* **Problem requirements**:
Wherever the word "picture" shows up in a line, please copy that line.

* **Data provided**:
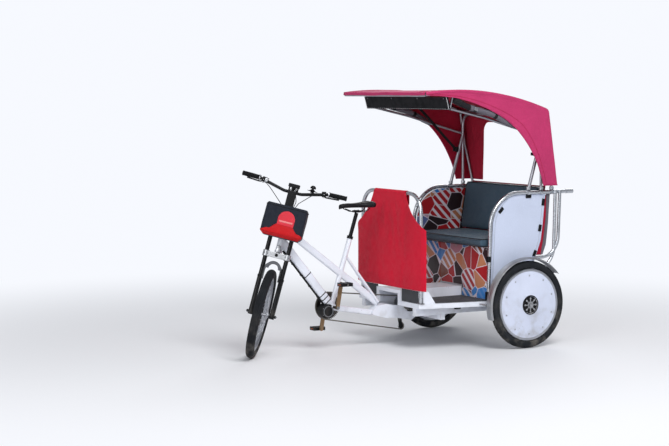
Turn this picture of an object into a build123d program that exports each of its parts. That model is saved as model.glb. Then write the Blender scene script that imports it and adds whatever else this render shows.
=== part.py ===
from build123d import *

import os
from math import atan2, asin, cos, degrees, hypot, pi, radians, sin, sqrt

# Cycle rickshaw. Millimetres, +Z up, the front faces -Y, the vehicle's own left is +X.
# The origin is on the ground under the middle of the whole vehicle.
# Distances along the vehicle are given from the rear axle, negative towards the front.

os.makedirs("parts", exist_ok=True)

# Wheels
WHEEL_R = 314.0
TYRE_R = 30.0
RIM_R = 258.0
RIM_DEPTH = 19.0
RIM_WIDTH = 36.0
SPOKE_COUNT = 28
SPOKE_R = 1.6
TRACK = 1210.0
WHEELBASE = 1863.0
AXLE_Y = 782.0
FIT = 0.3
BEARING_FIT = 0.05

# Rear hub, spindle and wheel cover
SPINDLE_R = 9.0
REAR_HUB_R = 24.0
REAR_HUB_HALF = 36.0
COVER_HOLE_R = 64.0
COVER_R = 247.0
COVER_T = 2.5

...

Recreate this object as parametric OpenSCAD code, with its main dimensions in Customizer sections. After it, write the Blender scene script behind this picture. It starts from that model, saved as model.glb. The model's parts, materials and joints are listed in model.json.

---

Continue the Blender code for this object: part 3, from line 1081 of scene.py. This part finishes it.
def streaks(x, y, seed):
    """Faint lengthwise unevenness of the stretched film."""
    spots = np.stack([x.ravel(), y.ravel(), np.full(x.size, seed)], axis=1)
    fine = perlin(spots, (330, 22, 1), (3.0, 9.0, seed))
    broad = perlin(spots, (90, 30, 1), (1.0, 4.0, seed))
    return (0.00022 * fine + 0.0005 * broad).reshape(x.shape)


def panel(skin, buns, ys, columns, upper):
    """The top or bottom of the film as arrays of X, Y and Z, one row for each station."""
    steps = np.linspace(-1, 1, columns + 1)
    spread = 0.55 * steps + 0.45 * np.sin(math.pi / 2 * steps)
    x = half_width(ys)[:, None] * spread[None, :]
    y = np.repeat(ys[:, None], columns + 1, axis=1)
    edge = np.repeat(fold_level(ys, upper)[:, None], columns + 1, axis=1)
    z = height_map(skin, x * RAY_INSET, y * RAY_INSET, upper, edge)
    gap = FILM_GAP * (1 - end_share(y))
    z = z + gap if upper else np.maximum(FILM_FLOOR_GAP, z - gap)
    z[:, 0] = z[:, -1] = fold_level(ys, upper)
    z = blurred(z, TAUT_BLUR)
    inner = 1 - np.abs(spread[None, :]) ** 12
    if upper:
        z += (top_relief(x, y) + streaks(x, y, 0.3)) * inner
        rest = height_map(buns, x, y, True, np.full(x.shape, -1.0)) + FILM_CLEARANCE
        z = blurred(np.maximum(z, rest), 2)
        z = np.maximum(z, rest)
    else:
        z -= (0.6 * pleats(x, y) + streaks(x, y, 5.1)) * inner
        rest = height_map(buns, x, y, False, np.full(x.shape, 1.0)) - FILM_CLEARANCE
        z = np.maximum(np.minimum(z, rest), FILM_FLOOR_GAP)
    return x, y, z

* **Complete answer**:
Turn this picture of an object into a build123d program that exports each of its parts. That model is saved as model.glb. Then write the Blender scene script that imports it and adds whatever else this render shows.
Recreate this object as parametric OpenSCAD code, with its main dimensions in Customizer sections. After it, write the Blender scene script behind this picture. It starts from that model, saved as model.glb. The model's parts, materials and joints are listed in model.json.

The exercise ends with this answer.